Upstairs at the VMFA, contemporary art is meeting traditional Native American crafts as the new exhibition “Hear My Voice: Native American Art of the Past and Present” opens a dialogue between Native American culture and the outside world.
The project, which is two years in the making, was curated by Dr. Johanna Minich, the assistant curator for Native American art. She hopes the exhibit will open a conversation about current, living, breathing native peoples and their artwork as the exhibit makes its way through Virginia, beginning at the VMFA this past Saturday.
“Native Americans are still here and still producing art,” Minich said. “A lot of people talk about Native Americans in the past tense, but they are still here, and I feel this exhibit really highlights that.”
Rather than following the more common chronological gallery style that so often accompanies Native art, Minich broke this exhibit into three larger themes that combine old and new. These three themes set up the artists against different conversations: community, nature, and the outsider. Objects in this exhibit range from 400 A.D. to present day.
“Other exhibitions have tried to show this broad range, and the typical way of showing that is this chronological notion, where you have the whole history of a particular people then at the end you have the contemporary work,” Minich said. “I feel that there’s this psychological break between historic and contemporary, so with this mash-up, I’m hoping that people will understand that these broad themes, like communicating nature or your community, are things that native people have always understood.”
Throughout the exhibit, six different ‘sound showers’ have been installed that play recordings of six artists who talk about their work. As part of the exhibit’s effort to create open dialogues, the recordings are first to allow patrons to actually hear the voices of these artists as well as provide insight into their work and process.
“Even today, these historic pieces really carry that Native voice into modern times,” Minich said. “The more we learn about the past, the more these objects really make sense. This was a person who actually created a thing with a purpose and a story to tell, and that person is still here.”
Alongside Native American staples of VMFA’s permanent collection, such as the Crow war shirt or carved rattles, works like that of Virgil Ortiz are displayed alongside them. Ortiz owns a fashion and jewelry line in New York, but also spends his time making traditional Cochiti Pueblo pottery at his home in New Mexico. “It’s been a really good experience to learn how all of these people respond to the modern world,” Minich said.
Minich hopes that by seeing these contemporary works which branch outside of what white America stereotypically believe is Native art, it will spark conversations about what it means to be Native American and how that identity has been embraced and developed.
“I have actually had people come up and say, ‘Oh, I didn’t realize that there were still native people,’” Minich said. “Granted, some of these groups have become much smaller, and some of them have actually expanded and their culture has grown. As a person living in America, it really behooves us to learn about that part of our history.”

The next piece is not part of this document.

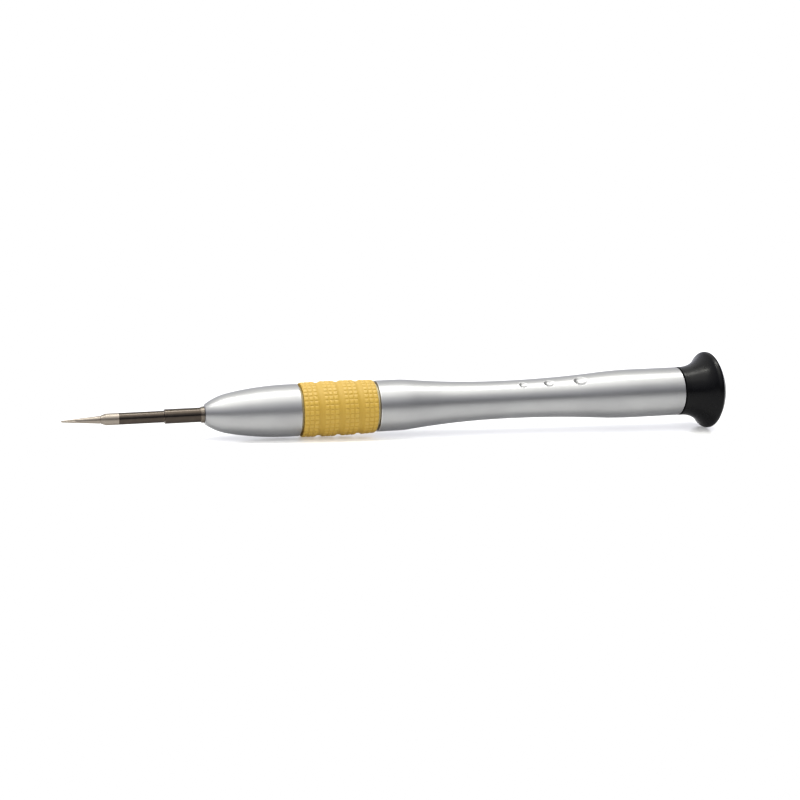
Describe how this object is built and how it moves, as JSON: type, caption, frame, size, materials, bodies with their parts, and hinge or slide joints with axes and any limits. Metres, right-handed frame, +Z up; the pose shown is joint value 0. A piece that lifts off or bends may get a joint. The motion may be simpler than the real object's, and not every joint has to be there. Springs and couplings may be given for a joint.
{
  "type": "precision screwdriver",
  "caption": "Slim precision screwdriver: fine star-tip blade in a turned metal handle with a knurled rubber grip and a free-spinning ball-bearing cap.",
  "frame": {"origin": "the driver tip, on the tool's axis", "axes": "+X along the tool's axis from the tip to the swivel cap, +Z up as the tool lies on a table, dimples on the upper near side (-Y)"},
  "size_m": [0.1264, 0.0148, 0.0148],
  "materials": {
    "blade_steel": "dark nickel finish, ground bright over the front third",
    "handle_aluminium": "satin bead-blasted and clear anodised",
    "grip_rubber": "matt yellow rubber, knurled in bands",
    "cap_plastic": "satin black moulded plastic",
    "cover_plastic": "smooth black moulded plastic",
    "screw_steel": "plain steel",
    "spacer_steel": "turned steel",
    "bearing_steel": "ground and polished bearing steel",
    "shield_steel": "pressed thin steel",
    "cage_brass": "pressed brass"
  },
  "bodies": {
    "driver": {"handle": "handle_aluminium", "blade": "blade_steel", "grip_sleeve": "grip_rubber", "cap_screw": "screw_steel", "bearing_spacer": "spacer_steel", "bearing_inner_ring": "bearing_steel"},
    "ball_set": {"bearing_cage": "cage_brass", "bearing_ball_1": "bearing_steel", "bearing_ball_2": "bearing_steel", "bearing_ball_3": "bearing_steel", "bearing_ball_4": "bearing_steel", "bearing_ball_5": "bearing_steel", "bearing_ball_6": "bearing_steel", "bearing_ball_7": "bearing_steel"},
    "cap": {"cap_body": "cap_plastic", "cap_cover": "cover_plastic", "bearing_outer_ring": "bearing_steel", "bearing_shield_front": "shield_steel", "bearing_shield_rear": "shield_steel"}
  },
  "joints": [
    {"name": "cap_spin", "type": "hinge", "parent": "driver", "child": "cap", "pos_m": [0.1219, 0, 0], "axis": [1, 0, 0], "continuous": true},
    {"name": "bearing_spin", "type": "hinge", "parent": "driver", "child": "ball_set", "pos_m": [0.1219, 0, 0], "axis": [1, 0, 0], "continuous": true}
  ],
  "couplings": [
    {"joint": "bearing_spin", "follows": "cap_spin", "ratio": 0.62}
  ]
}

Works in this exhibition have been drawn from the VMFA’s permanent collection as well as private collections, the Fralin Museum of Art at UVA and the Muscarelle Museum of Art at the College of William and Mary, among others. In 2018, the exhibit will travel to the Museum of the Shenandoah valley in Winchester and will finish its state-wide tour at the Taubman Museum of Art in Roanoke.
Throughout the exhibit’s duration, which will last until November 26, the VMFA will host a variety of events that focus on “Hear My Voice.” Events will be held from October 12 to October 14, including the ‘Hear My Voice Artist Panel’ in which three of the artists, Molly Murphy Adams, Jeremy Frey, and Virgil Ortiz, will visit the museum to talk about their work and answer audience questions. There will also be a college night and a basket weaving demonstration over that weekend.
“I think this exhibit opened at a time where we need to be reminded that dialogue and communication are paramount to our success as human beings, to be part of something that is bigger than just us, to be part of a community and to be part of an outside experience,” Minich said.